Dr. Philippa Strum of Washington, D.C.'s Woodrow Wilson International Center for Scholars, who's studied and taught constitutional law for decades, has written several works about people with differences working to live together and honor one another's human rights -- a process that seems never to end. This weekend, she's in the Valley to talk about her 2010 book, Mendez v. Westminster: School Desegregation and Mexican-American Rights.

"That's been my goal with all of my books: to tell stories," Strum says. When a serendipitous chain of events led her to an overlooked 1947 California court case that opened all the state's schools to Mexican-American and, eventually, all children, she knew she had to find out more and share it. "It's a really important slice of American history, not just Latino history."

Strum's text is full of inspiring strength, embarrassing examples of what passed for serious academic findings a mere 60 years ago, and odd, stranger-than-fiction coincidences.

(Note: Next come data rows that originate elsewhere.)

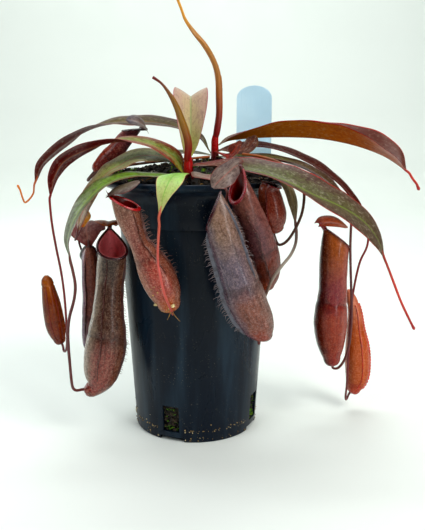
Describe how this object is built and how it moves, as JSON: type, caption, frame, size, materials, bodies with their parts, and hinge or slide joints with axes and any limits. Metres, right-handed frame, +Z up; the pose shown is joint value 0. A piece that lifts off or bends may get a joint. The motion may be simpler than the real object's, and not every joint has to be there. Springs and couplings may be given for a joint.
{
  "type": "potted pitcher plant",
  "caption": "Tropical pitcher plant with hanging pitchers on arching leaves, in a tall tapered black nursery pot with soil and a blank push-in label.",
  "frame": {"origin": "under the middle of the whole plant's outline, on the surface that the pot stands on", "axes": "+Z up, -Y towards the viewer that the mouths of the front pitchers face, +X to the viewer's right"},
  "size_m": [0.2171, 0.1263, 0.2387],
  "materials": {
    "pot_plastic": "semi-gloss black-blue moulded plastic",
    "soil_mix": "rough dark bark mix with moss",
    "label_plastic": "thin pale blue-white plastic, lets light through",
    "stem_red": "waxy red stem",
    "leaf_green": "green leaf, smooth, fine crimson margin",
    "leaf_grey": "grey-mauve leaf with rust underside",
    "leaf_maroon": "dark maroon leaf with green base",
    "leaf_rust": "rust-orange leaf, satin",
    "leaf_young": "pale pink-green young leaf",
    "dry_leaf": "dry brown leaf",
    "tendril": "smooth red-brown tendril",
    "pitcher_skin": "waxy purple-brown pitcher with dark mottling",
    "pitcher_young": "orange closed pitcher, satin",
    "lid": "mauve-grey lid with rust underside"
  },
  "bodies": {
    "root": {"pot": "pot_plastic", "soil": "soil_mix", "plant_label": "label_plastic", "stem_front": "stem_red", "stem_back": "stem_red", "leaf_left_arch": "leaf_green", "leaf_front": "leaf_green", "leaf_right_pale": "leaf_green", "leaf_right_droop": "leaf_green", "leaf_left_top": "leaf_grey", "leaf_left_broad": "leaf_grey", "leaf_right_long": "leaf_grey", "leaf_left_hidden": "leaf_grey", "leaf_left_mid": "leaf_maroon", "leaf_front_small": "leaf_maroon", "leaf_right_back": "leaf_maroon", "leaf_right_top": "leaf_rust", "spear_front": "leaf_rust", "leaf_upright": "leaf_young", "spear_back": "leaf_young", "old_leaf_stub": "dry_leaf", "old_leaf_scrap": "dry_leaf", "tendril_left_top": "tendril", "tendril_bud_left": "tendril", "tendril_back_left": "tendril", "tendril_left_large": "tendril", "tendril_upper_left": "tendril", "tendril_small": "tendril", "tendril_front": "tendril", "tendril_right_large": "tendril", "tendril_centre": "tendril", "tendril_under_right": "tendril", "tendril_right_tall": "tendril", "tendril_right_outer": "tendril", "tendril_right_long": "tendril", "tendril_right_top": "tendril", "pitcher_left_large": "pitcher_skin", "pitcher_back_left": "pitcher_skin", "pitcher_upper_left": "pitcher_skin", "pitcher_front": "pitcher_skin", "pitcher_right_large": "pitcher_skin", "pitcher_centre": "pitcher_skin", "pitcher_under_right": "pitcher_skin", "pitcher_right_tall": "pitcher_skin", "pitcher_right_outer": "pitcher_young", "bud_pitcher_left": "pitcher_young", "bud_small": "pitcher_young", "lid_left_large": "lid", "lid_back_left": "lid", "lid_upper_left": "lid", "lid_front": "lid", "lid_centre": "lid", "lid_right_tall": "lid"}
  },
  "joints": []
}
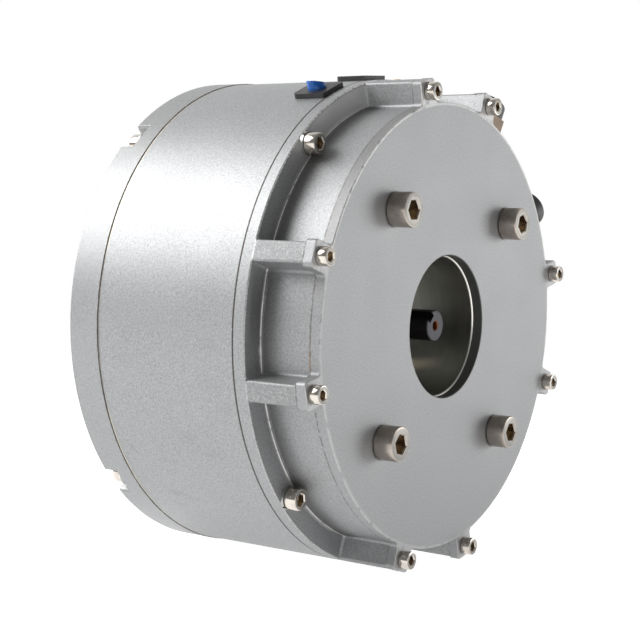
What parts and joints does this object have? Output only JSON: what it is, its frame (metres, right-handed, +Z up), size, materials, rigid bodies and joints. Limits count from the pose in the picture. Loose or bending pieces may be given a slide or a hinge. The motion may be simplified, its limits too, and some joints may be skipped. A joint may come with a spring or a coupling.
{
  "type": "axial flux motor",
  "caption": "Axial flux motor with a ribbed cast front, an eight-eared front plate, a housing tube, a notched rear cover and a keyed shaft.",
  "frame": {"origin": "on the shaft axis, in the outer face of the front plate", "axes": "+Y along the shaft axis from the front plate towards the rear cover, +Z up, +X to the right seen from the front"},
  "size_m": [0.2356, 0.1435, 0.2393],
  "materials": {
    "band_composite": "gloss",
    "bearing_steel": "gloss",
    "black_oxide_steel": "satin",
    "black_plastic": "satin",
    "blue_plastic": "gloss",
    "board_green": "satin",
    "brass": "satin",
    "cage_polyamide": "matte",
    "core_steel": "satin",
    "cream_gasket": "matte",
    "dark_gasket": "matte",
    "machined_aluminium": "satin",
    "magnet_nickel": "satin",
    "nickel_plate": "satin",
    "ochre_plastic": "gloss",
    "seal_rubber": "matte",
    "silver_paint": "satin",
    "winding_copper": "gloss",
    "zinc_steel": "satin"
  },
  "bodies": {
    "casing": {"bearing_circlip": "black_oxide_steel", "blanking_plug": "black_plastic", "chamber_seal_inner": "seal_rubber", "chamber_seal_outer": "seal_rubber", "cover_screws": "nickel_plate", "cover_washers": "zinc_steel", "flange_screws": "nickel_plate", "flange_spring_washers": "zinc_steel", "front_bearing_outer_ring": "bearing_steel", "front_gasket": "dark_gasket", "front_housing": "silver_paint", "front_plate": "silver_paint", "lead_plate_1": "black_plastic", "lead_plate_2": "black_plastic", "lead_plate_3": "black_plastic", "lead_straps": "winding_copper", "lead_studs": "brass", "main_housing": "silver_paint", "marker_plug_blue": "blue_plastic", "marker_plug_ochre": "ochre_plastic", "mounting_screws": "nickel_plate", "plate_screws": "nickel_plate", "port_cap_1": "black_plastic", "port_cap_2": "black_plastic", "port_fitting_1": "nickel_plate", "port_fitting_2": "nickel_plate", "port_seal_1": "seal_rubber", "port_seal_2": "seal_rubber", "preload_spring": "zinc_steel", "rear_bearing_outer_ring": "bearing_steel", "rear_cover": "silver_paint", "rear_gasket": "cream_gasket", "sensor_board": "board_green", "sensor_cover": "silver_paint", "sensor_cover_screws": "black_oxide_steel", "shaft_seal": "seal_rubber", "stator_coils_front": "winding_copper", "stator_coils_rear": "winding_copper", "stator_core_front": "core_steel", "stator_core_rear": "core_steel", "stud_bushes": "black_plastic"},
    "rotor": {"shaft": "black_oxide_steel", "rotor_key": "zinc_steel", "rotor_disc": "machined_aluminium", "rotor_nut": "black_oxide_steel", "rotor_magnets_front": "magnet_nickel", "rotor_magnets_rear": "magnet_nickel", "rotor_band": "band_composite", "sensor_magnet": "magnet_nickel", "front_bearing_inner_ring": "bearing_steel", "rear_bearing_inner_ring": "bearing_steel"},
    "front_ball_set": {"front_bearing_balls": "bearing_steel", "front_bearing_cage": "cage_polyamide"},
    "rear_ball_set": {"rear_bearing_balls": "bearing_steel", "rear_bearing_cage": "cage_polyamide"}
  },
  "joints": [
    {"name": "shaft_spin", "type": "hinge", "parent": "casing", "child": "rotor", "pos_m": [0, 0.06, 0], "axis": [0, 1, 0], "continuous": true},
    {"name": "front_ball_orbit", "type": "hinge", "parent": "casing", "child": "front_ball_set", "pos_m": [0, 0.053, 0], "axis": [0, 1, 0], "continuous": true},
    {"name": "rear_ball_orbit", "type": "hinge", "parent": "casing", "child": "rear_ball_set", "pos_m": [0, 0.115, 0], "axis": [0, 1, 0], "continuous": true}
  ],
  "couplings": [
    {"joint": "front_ball_orbit", "follows": "shaft_spin", "ratio": 0.3815},
    {"joint": "rear_ball_orbit", "follows": "shaft_spin", "ratio": 0.3815}
  ]
}
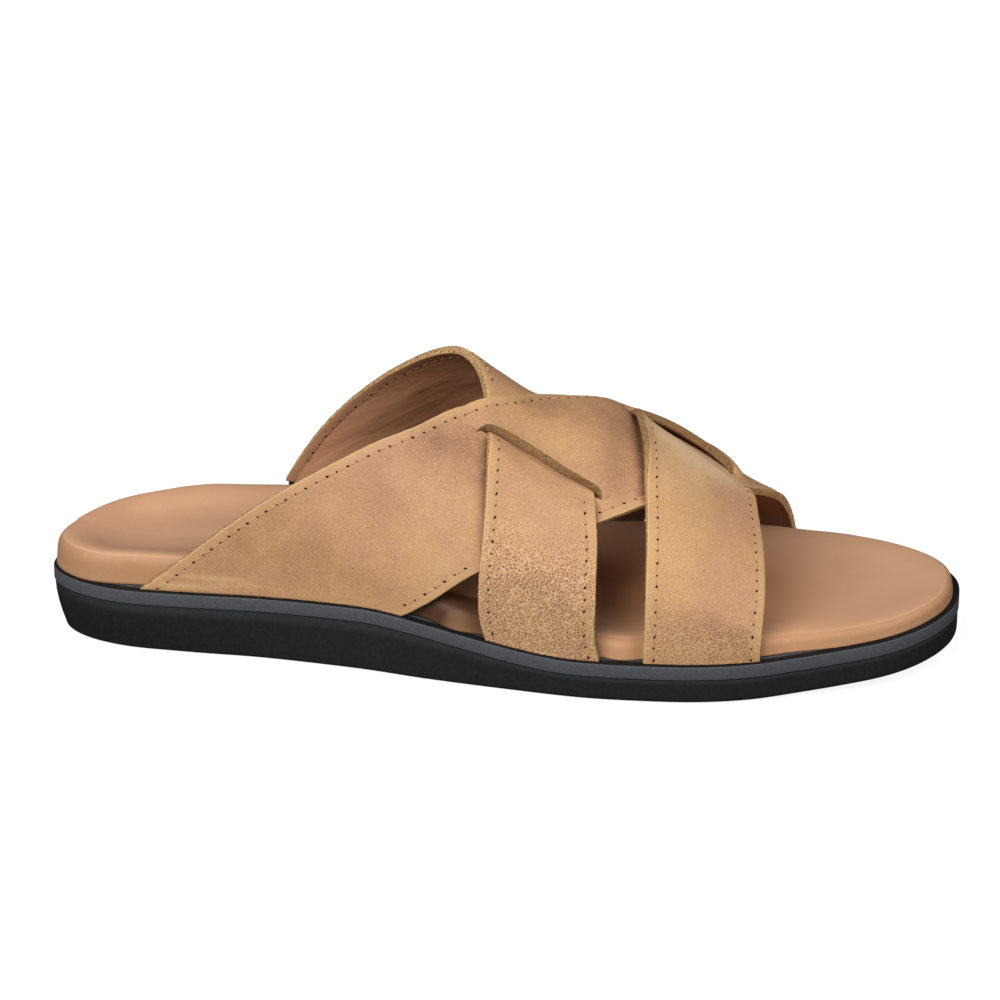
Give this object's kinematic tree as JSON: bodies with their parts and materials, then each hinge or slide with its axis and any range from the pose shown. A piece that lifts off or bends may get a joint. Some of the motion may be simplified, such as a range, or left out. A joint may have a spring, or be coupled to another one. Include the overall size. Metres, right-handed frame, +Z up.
{
  "type": "slip-on sandal",
  "caption": "Slip-on leather sandal with two crossed straps over the instep, a contoured footbed and a low wedge sole.",
  "frame": {"origin": "on the floor, below the middle of the sole's box", "axes": "+X from heel to toe, +Z up, +Y towards the inner (medial) side of this right shoe"},
  "size_m": [0.29, 0.1092, 0.0892],
  "materials": {
    "outsole_rubber": "matte black moulded rubber foam",
    "midsole_foam": "matte blue-grey foam, cut edge",
    "footbed_leather": "smooth satin tan leather wrapped over foam",
    "strap_leather": "waxy tan full-grain leather with fine grain and raw edges",
    "gore_elastic": "matte black woven elastic"
  },
  "bodies": {
    "root": {"outsole": "outsole_rubber", "midsole": "midsole_foam", "insole": "footbed_leather", "upper": "strap_leather", "elastic_gore": "gore_elastic"}
  },
  "joints": []
}
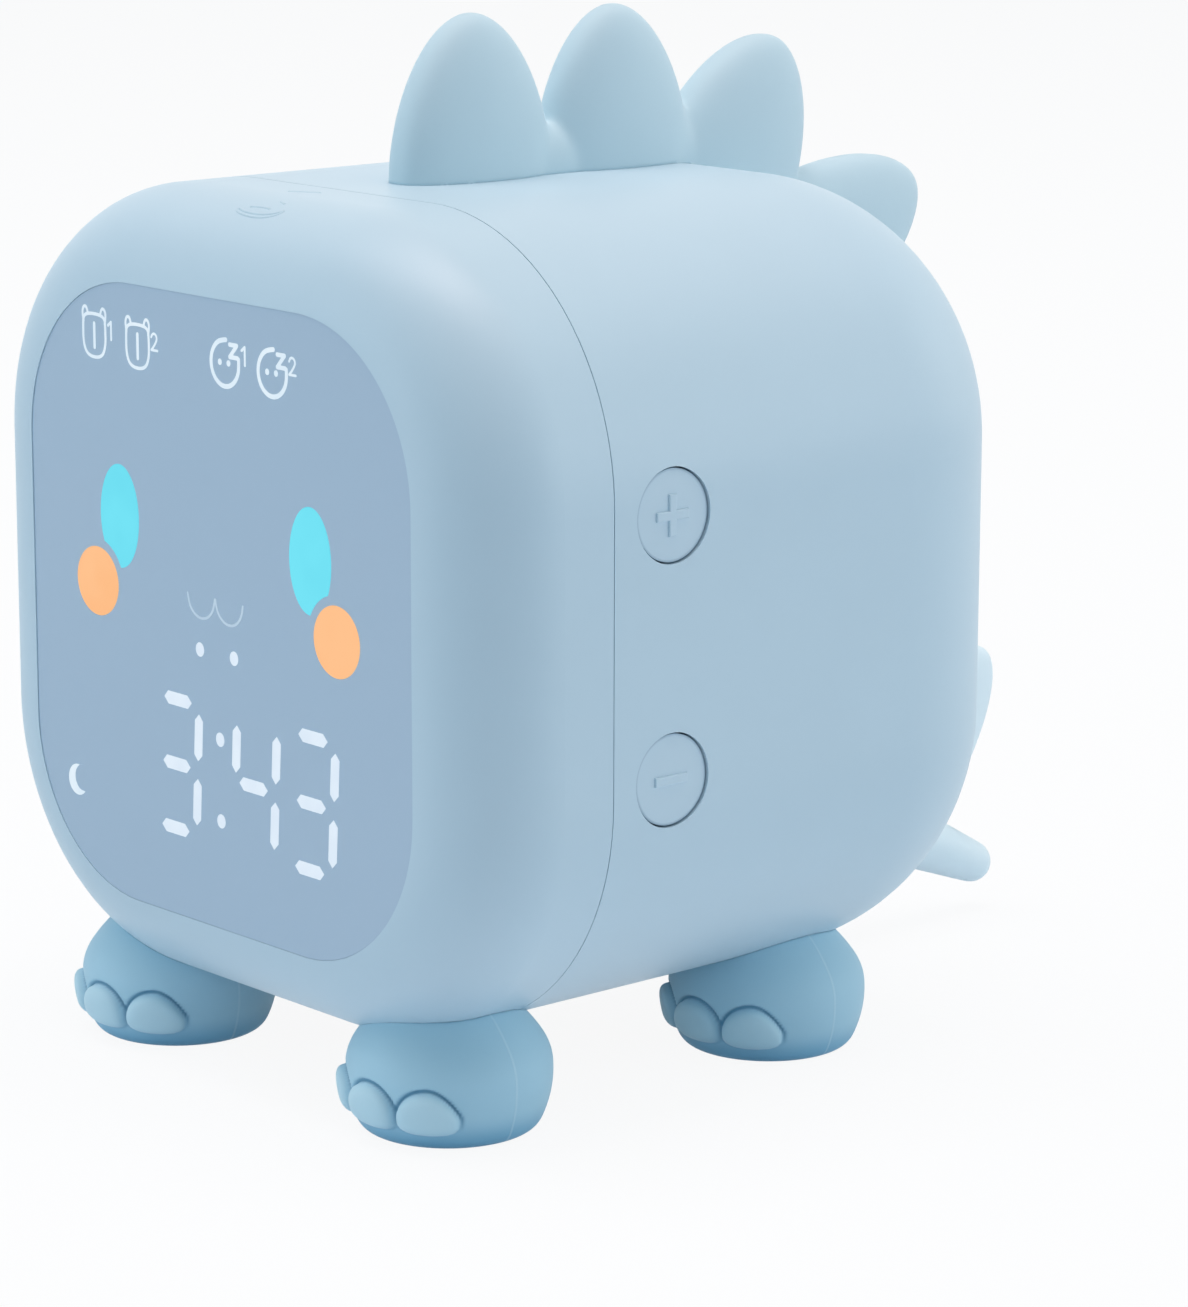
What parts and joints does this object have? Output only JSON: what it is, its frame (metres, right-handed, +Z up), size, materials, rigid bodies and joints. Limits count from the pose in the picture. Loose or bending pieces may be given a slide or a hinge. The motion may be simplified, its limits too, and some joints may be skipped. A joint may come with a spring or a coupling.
{
  "type": "children's alarm clock with night light",
  "caption": "Rounded cube bedside alarm clock on soft paws, with a lit display, side push buttons, a glowing soft crest along its top and a soft tail.",
  "frame": {"origin": "on the desk under the middle of the clock's whole width and length, tail included", "axes": "+X to the clock's right side as seen from the front, +Y from the face to the tail, +Z up"},
  "size_m": [0.088, 0.1192, 0.1147],
  "materials": {
    "case_plastic": "satin light blue ABS",
    "soft_silicone": "matte blue-green silicone",
    "button_plastic": "satin light blue ABS",
    "window_plastic": "matte light blue film-backed acrylic",
    "film": "printed light filter film",
    "mask_plastic": "white light-blocking plastic",
    "eye_light": "lit cyan diffuser",
    "cheek_light": "lit peach diffuser",
    "digit_light": "lit white diffuser",
    "led": "moulded diode",
    "board": "green solder mask",
    "chip": "black moulded package",
    "steel": "zinc plated steel",
    "switch_plastic": "black plastic",
    "white_plastic": "off-white nylon",
    "foam": "black foam",
    "paper": "black paper cone",
    "battery_film": "blue shrink film",
    "copper": "copper foil",
    "lead": "red wire insulation",
    "ribbon": "white flat cable"
  },
  "bodies": {
    "case": {"battery_foam": "foam", "battery_lead": "lead", "battery_pack": "battery_film", "battery_strap": "white_plastic", "cheek_diffusers": "cheek_light", "clock_chip": "chip", "crest": "soft_silicone", "crystal": "steel", "digit_diffusers": "digit_light", "digit_leds": "led", "display_board": "board", "display_driver": "chip", "display_film": "film", "display_ribbon": "ribbon", "display_screws": "steel", "display_window": "window_plastic", "eye_diffusers": "eye_light", "face_leds": "led", "front_bezel": "case_plastic", "front_left_paw": "soft_silicone", "front_right_paw": "soft_silicone", "icon_diffusers": "digit_light", "icon_leds": "led", "lead_plugs": "white_plastic", "left_switch_board": "board", "left_switches": "switch_plastic", "light_mask": "mask_plastic", "main_board": "board", "main_screws": "steel", "night_board": "board", "night_lead": "lead", "night_leds": "led", "night_screws": "steel", "rear_left_paw": "soft_silicone", "rear_right_paw": "soft_silicone", "rear_shell": "case_plastic", "reset_switch": "switch_plastic", "ribbon_sockets": "white_plastic", "right_switch_board": "board", "right_switches": "switch_plastic", "speaker_clamp": "switch_plastic", "speaker_cone": "paper", "speaker_frame": "steel", "speaker_gasket": "foam", "speaker_magnet": "steel", "speaker_screws": "steel", "strap_screws": "steel", "switch_leads": "lead", "switch_screws": "steel", "tail": "soft_silicone", "touch_plate": "copper", "usb_socket": "steel"},
    "plus": {"plus_button": "button_plastic", "plus_plunger": "white_plastic"},
    "minus": {"minus_button": "button_plastic", "minus_plunger": "white_plastic"},
    "setting": {"setting_button": "button_plastic", "setting_plunger": "white_plastic"},
    "alarm": {"alarm_button": "button_plastic", "alarm_plunger": "white_plastic"}
  },
  "joints": [
    {"name": "plus_press", "type": "slide", "parent": "case", "child": "plus", "axis": [-1, 0, 0], "range_m": [0, 0.0005], "stiffness_N_per_m": 3000},
    {"name": "minus_press", "type": "slide", "parent": "case", "child": "minus", "axis": [-1, 0, 0], "range_m": [0, 0.0005], "stiffness_N_per_m": 3000},
    {"name": "setting_press", "type": "slide", "parent": "case", "child": "setting", "axis": [1, 0, 0], "range_m": [0, 0.0005], "stiffness_N_per_m": 3000},
    {"name": "alarm_press", "type": "slide", "parent": "case", "child": "alarm", "axis": [1, 0, 0], "range_m": [0, 0.0005], "stiffness_N_per_m": 3000}
  ]
}
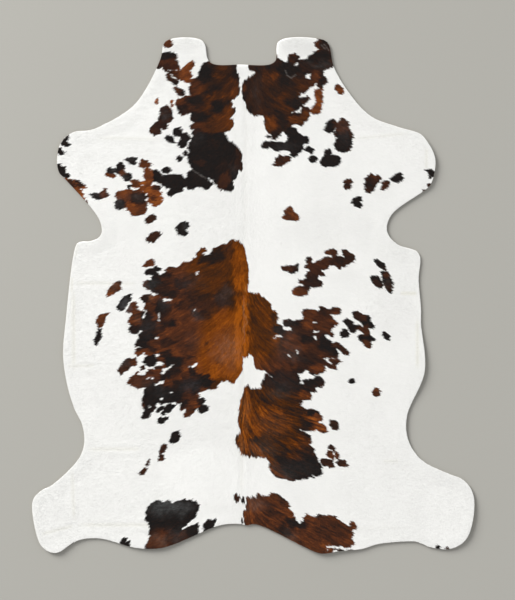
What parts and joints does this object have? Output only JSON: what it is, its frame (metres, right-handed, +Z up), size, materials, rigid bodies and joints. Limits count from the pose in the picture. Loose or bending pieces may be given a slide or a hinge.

For example, the Mendez family was in Westminster, California, in the first place because they'd leased a farm from a Japanese-American family interned in Arizona during World War II -- a family whose children, had they lived in California, would have been legally excluded from attending "white" schools.

All this happened years before Brown v. Board of Education, but many of the arguments and precedents of the Mendez case laid the groundwork for that memorable, iconoclastic Supreme Court decision presided over by Earl Warren, who just happened to be California's governor during Mendez, which was somehow omitted from his biographies until Strum came along.

You could watch Strum talk about the book, as well her unusual account of how it came to be written, online (the fun part, at least for literary geeks, starts about four minutes into this video), but you can see her live from 4 to 5:30 p.m. on Saturday, November 5, at Tempe Center for the Arts, 700 W. Rio Salado Parkway, at a free event hosted by the American Civil Liberties Union.

Strum is in Phoenix today, leading the ASU School of Social Work's annual
Linda Haskell Memorial Master Class, which covers a human services topic each year in honor of a social worker who was killed in auto accident in 1992 at the age of 45. That luncheon lecture is completely booked, but it's a reminder to keep an eye out for the enlightening events our universities are now bringing to the downtown scene.